**** RECORDED INFORMATION

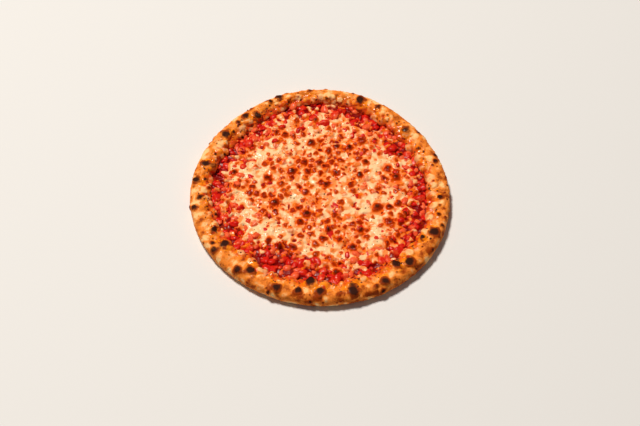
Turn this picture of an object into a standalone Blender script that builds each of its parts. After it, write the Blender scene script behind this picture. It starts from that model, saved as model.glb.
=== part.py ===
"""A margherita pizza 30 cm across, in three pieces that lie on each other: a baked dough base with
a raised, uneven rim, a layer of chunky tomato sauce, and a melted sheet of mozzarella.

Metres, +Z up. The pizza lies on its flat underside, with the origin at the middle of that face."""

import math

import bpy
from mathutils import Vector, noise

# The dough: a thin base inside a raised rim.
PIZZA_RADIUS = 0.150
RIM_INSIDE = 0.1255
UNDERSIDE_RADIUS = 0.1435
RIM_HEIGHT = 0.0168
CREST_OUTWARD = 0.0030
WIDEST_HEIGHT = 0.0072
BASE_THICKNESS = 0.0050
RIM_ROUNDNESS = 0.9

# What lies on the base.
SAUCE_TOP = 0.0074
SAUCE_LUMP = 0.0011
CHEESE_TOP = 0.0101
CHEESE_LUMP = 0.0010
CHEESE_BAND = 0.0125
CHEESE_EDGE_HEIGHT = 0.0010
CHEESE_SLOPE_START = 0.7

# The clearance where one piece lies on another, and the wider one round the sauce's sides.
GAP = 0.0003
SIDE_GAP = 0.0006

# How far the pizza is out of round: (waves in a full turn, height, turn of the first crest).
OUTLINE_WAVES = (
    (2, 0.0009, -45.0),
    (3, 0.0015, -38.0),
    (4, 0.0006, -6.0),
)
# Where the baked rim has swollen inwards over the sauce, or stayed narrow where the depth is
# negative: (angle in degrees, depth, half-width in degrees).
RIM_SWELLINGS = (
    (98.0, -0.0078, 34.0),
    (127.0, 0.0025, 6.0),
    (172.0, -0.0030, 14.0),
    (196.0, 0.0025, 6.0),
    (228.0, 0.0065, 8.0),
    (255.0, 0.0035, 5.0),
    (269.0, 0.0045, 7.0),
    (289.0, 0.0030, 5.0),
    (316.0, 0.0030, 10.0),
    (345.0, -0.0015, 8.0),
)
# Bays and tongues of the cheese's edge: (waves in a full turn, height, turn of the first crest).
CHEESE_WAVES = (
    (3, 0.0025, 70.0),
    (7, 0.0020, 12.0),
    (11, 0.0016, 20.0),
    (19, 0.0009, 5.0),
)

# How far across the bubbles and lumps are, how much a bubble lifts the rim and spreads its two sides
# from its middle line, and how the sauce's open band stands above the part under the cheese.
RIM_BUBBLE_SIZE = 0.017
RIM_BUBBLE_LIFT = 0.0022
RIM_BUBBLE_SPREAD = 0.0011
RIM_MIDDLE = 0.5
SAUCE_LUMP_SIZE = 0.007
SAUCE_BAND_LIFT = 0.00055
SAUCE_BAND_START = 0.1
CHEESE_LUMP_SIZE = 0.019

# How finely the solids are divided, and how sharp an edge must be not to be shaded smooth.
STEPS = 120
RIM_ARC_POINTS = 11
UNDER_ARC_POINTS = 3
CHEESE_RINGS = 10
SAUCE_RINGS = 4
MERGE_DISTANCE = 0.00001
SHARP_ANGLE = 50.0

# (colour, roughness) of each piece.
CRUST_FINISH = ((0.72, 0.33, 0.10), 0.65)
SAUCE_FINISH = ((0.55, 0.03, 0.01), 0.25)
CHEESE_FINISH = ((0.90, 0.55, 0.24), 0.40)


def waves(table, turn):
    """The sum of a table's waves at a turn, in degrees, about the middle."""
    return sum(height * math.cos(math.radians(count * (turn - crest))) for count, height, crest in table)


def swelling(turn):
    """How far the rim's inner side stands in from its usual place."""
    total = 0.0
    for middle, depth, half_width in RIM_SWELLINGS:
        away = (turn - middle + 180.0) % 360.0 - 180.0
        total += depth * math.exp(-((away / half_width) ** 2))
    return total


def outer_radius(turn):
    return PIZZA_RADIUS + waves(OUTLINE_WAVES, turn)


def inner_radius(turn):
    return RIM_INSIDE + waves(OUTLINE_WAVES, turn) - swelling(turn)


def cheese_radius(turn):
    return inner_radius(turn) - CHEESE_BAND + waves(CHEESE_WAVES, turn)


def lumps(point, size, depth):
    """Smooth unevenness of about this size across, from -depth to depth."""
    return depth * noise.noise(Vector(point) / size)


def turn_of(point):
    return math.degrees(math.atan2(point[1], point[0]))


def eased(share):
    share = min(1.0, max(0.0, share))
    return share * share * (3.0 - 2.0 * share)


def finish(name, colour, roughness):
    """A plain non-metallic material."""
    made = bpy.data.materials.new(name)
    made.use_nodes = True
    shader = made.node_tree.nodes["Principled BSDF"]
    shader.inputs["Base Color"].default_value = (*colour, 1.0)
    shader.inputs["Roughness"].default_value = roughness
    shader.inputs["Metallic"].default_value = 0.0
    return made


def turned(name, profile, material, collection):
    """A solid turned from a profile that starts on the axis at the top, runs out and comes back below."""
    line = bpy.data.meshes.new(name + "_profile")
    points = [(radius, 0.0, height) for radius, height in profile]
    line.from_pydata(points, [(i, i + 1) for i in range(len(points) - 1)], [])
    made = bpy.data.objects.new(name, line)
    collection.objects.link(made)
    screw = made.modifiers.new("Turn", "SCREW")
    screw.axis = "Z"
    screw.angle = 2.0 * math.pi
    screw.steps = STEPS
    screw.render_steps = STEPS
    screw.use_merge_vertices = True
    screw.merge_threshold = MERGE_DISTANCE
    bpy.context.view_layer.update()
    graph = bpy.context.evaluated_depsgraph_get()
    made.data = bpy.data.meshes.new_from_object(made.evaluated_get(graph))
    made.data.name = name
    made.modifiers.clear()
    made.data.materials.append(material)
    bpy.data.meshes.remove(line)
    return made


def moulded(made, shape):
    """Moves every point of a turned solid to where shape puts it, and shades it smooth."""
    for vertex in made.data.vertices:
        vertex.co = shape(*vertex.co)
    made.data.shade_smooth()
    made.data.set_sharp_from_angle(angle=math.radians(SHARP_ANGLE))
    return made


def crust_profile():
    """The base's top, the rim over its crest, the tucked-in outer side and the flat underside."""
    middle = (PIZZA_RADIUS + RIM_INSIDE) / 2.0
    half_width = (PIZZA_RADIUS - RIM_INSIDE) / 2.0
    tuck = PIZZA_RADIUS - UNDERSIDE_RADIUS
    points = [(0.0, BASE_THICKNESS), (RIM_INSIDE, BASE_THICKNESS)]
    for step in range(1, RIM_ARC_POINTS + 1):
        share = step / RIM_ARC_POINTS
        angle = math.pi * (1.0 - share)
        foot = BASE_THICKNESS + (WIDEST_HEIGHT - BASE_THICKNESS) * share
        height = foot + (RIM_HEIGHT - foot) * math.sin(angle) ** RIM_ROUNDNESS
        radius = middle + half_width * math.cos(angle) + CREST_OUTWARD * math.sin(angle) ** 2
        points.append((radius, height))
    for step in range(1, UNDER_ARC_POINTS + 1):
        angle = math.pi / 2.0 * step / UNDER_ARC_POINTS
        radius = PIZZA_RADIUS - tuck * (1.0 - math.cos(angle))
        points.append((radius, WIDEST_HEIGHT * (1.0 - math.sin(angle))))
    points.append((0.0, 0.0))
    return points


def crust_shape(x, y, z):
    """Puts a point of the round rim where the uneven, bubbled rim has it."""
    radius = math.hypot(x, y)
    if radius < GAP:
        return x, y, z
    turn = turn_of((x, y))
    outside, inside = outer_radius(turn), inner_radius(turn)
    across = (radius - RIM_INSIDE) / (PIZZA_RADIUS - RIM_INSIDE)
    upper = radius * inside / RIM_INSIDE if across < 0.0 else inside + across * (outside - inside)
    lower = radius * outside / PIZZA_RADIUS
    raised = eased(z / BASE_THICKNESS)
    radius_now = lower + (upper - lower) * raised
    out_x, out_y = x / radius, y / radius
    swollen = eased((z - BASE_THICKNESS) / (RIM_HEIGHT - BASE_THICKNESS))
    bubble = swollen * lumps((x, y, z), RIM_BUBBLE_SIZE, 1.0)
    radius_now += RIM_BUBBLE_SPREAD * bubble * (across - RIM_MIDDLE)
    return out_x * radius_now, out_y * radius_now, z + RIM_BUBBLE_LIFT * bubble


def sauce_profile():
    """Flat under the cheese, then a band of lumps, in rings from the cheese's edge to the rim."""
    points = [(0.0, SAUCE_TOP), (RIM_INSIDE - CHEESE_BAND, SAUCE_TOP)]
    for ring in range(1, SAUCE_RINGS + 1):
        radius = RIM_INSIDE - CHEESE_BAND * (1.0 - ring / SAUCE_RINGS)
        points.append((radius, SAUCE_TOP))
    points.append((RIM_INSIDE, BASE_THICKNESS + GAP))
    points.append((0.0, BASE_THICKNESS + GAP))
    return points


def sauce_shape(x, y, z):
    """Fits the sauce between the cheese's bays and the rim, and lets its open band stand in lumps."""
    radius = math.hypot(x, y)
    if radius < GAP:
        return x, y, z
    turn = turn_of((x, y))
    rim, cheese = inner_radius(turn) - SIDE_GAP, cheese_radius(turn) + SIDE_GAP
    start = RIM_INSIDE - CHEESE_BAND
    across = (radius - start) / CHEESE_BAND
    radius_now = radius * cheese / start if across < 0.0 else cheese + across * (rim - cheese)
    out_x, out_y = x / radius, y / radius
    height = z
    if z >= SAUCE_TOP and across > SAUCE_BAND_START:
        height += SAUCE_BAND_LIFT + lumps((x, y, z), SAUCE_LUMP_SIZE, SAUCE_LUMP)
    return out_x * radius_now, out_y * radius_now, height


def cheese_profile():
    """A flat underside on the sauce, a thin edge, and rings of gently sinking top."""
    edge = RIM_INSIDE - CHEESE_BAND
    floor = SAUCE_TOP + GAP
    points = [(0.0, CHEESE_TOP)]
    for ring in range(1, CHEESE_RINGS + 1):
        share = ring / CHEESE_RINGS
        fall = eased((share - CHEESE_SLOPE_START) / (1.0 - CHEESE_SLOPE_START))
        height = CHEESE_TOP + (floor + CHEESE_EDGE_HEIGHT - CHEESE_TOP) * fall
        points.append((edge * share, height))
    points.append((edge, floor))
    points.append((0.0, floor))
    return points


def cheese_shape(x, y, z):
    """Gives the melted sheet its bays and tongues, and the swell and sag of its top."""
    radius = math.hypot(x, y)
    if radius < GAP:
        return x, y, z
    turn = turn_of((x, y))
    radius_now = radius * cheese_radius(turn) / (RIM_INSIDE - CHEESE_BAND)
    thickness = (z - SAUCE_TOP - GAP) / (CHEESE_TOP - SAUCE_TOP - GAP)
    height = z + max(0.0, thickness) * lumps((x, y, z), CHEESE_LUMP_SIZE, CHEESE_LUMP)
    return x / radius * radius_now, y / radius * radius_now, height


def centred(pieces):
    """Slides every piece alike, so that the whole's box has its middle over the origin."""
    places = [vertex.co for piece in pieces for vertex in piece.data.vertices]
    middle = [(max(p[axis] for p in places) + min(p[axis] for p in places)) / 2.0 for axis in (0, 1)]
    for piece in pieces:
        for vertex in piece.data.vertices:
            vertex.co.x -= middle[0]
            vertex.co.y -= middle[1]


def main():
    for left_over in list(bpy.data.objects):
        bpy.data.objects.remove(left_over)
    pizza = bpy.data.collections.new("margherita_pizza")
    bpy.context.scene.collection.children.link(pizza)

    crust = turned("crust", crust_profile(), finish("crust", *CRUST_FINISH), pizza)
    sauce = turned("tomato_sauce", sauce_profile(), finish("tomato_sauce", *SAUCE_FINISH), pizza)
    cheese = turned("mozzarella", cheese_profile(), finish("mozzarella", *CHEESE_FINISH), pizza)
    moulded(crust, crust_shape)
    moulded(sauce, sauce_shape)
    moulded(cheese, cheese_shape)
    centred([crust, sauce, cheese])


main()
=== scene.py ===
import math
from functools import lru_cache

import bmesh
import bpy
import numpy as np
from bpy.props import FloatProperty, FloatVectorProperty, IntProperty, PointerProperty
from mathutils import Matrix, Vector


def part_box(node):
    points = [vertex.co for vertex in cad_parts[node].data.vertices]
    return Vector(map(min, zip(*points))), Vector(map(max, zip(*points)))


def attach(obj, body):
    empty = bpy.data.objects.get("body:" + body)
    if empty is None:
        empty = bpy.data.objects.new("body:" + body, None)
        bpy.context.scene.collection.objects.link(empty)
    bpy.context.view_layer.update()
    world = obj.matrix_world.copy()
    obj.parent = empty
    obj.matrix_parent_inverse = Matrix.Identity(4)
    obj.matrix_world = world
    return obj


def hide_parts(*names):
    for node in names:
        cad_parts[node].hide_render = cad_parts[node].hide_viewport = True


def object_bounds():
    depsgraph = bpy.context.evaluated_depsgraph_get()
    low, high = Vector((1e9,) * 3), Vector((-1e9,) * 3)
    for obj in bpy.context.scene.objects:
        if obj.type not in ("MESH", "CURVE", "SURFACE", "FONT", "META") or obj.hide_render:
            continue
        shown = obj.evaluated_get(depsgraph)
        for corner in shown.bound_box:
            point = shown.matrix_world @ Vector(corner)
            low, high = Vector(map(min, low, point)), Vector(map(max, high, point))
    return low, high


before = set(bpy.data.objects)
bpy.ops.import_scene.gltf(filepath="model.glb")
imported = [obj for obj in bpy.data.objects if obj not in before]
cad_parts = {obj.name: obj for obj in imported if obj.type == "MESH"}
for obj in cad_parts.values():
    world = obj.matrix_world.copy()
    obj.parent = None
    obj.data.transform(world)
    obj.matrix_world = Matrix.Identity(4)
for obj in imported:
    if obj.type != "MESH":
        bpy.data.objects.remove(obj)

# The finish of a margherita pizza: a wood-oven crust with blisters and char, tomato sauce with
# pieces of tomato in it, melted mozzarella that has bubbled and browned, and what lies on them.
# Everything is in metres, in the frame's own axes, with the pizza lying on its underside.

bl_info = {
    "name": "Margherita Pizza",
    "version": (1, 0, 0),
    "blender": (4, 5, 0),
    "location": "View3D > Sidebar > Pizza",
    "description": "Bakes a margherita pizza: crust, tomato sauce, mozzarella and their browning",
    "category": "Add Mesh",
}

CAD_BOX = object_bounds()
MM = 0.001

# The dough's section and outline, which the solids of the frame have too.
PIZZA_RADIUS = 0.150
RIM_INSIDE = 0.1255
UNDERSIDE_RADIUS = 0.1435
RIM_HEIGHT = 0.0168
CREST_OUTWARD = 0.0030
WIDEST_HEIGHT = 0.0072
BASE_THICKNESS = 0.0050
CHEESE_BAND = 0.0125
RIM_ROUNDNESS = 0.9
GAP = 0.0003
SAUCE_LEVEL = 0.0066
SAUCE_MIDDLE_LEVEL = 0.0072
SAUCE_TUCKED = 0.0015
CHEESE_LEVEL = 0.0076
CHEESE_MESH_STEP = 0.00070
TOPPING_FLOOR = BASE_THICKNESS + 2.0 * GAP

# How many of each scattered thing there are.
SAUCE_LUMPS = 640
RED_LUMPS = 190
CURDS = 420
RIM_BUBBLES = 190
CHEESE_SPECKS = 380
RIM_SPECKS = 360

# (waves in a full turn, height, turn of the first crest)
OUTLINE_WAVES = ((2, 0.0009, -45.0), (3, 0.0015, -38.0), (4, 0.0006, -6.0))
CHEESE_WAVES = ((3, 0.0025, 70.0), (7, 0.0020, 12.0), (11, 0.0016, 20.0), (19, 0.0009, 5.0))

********

[TASK OBJECTIVE]
Return, please, the lines of the data from the first through the line containing "CHEESE_SLOPE_START = 0.7", both kept, exactly as they stand and nothing more.

[SOLUTION TO THE PROBLEM]
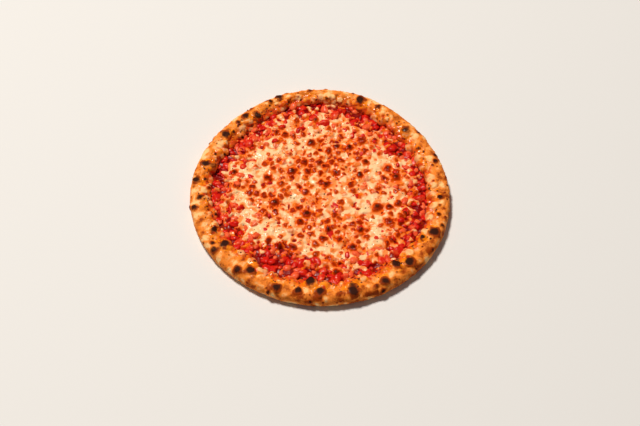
Turn this picture of an object into a standalone Blender script that builds each of its parts. After it, write the Blender scene script behind this picture. It starts from that model, saved as model.glb.
=== part.py ===
"""A margherita pizza 30 cm across, in three pieces that lie on each other: a baked dough base with
a raised, uneven rim, a layer of chunky tomato sauce, and a melted sheet of mozzarella.

Metres, +Z up. The pizza lies on its flat underside, with the origin at the middle of that face."""

import math

import bpy
from mathutils import Vector, noise

# The dough: a thin base inside a raised rim.
PIZZA_RADIUS = 0.150
RIM_INSIDE = 0.1255
UNDERSIDE_RADIUS = 0.1435
RIM_HEIGHT = 0.0168
CREST_OUTWARD = 0.0030
WIDEST_HEIGHT = 0.0072
BASE_THICKNESS = 0.0050
RIM_ROUNDNESS = 0.9

# What lies on the base.
SAUCE_TOP = 0.0074
SAUCE_LUMP = 0.0011
CHEESE_TOP = 0.0101
CHEESE_LUMP = 0.0010
CHEESE_BAND = 0.0125
CHEESE_EDGE_HEIGHT = 0.0010
CHEESE_SLOPE_START = 0.7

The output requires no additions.